In a time like this, the Jews barred their doors and windows. Some hid their wives and daughters in root cellars. "Where is my mameh?" Marml whimpered little-girl-like as she told me. "There’s an old woman with me. Who is she? We were in the secret place near the shtib; the old lady and I sat close together until it was quiet. Was it she who had brought me away from the dark cottage? She held me close. It was nearly dawn and very quiet. I peeked out from the bushes and slowly walked to the marketplace. Someone tried to cover my eyes but I saw and I heard buzzing and heard the buzzing of the flies around the corpse of the butcher who was killed in the marketplace."
Several of my mother’s elder cousins who also had immigrated to Canada shared similar recollections of that night with me.
©
Words from the author
I, David Cohen, visited Bodzentyn in 1996 for the first time. In 1998, fragments of my mother’s nightmares flashed into focus. I believe that I was invited inside that same house at the Upper Marketplace. When my host mentioned as I was entering that his mother’s home had once belonged to a Jewish butcher, I felt as though the blood drained from my head. I visualized my mother’s dream. Then, as clearly as though I'd been there at the time — I saw her nightmare as though I were standing in it. I heard my mother’s calling to me in the night. I could hear her describe the scene after the pogrom; now, I could see her as a child clasping her hands to her ears and rocking with grief as she recalled the flies around the bloodied corpse of the butcher. And I? I too heard the buzzing of the flies.

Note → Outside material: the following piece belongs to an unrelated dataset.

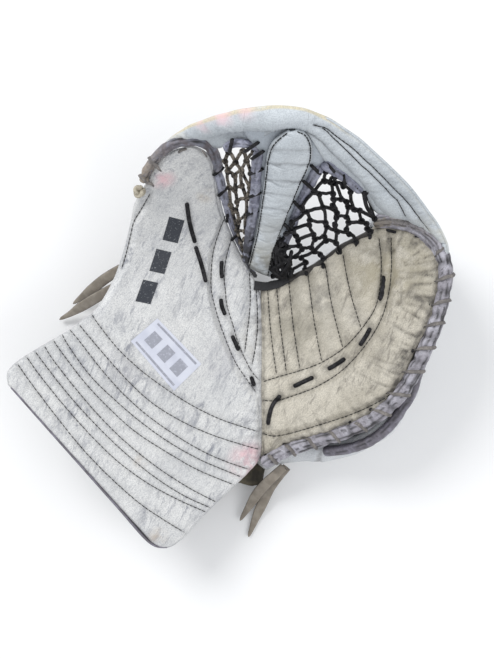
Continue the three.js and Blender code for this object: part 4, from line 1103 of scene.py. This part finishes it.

I have been two more times in Bodzentyn. The second time in 1998 was indeed serendipitous. I met a young man, Jan Palysiewicz, who was interested in my quest for a deeper knowledge of the times in which my forebears had lived there. He was enthusiastic about helping me to start my research and literally opened doors for it. He was one of several prime movers in establishing a vibrant ongoing educational project that was reflected in "Dawid Rubinowicz Days" in 2009 — a wonderfully comprehensive program to look honestly at history and to come away from hostility to mutual respect for differences.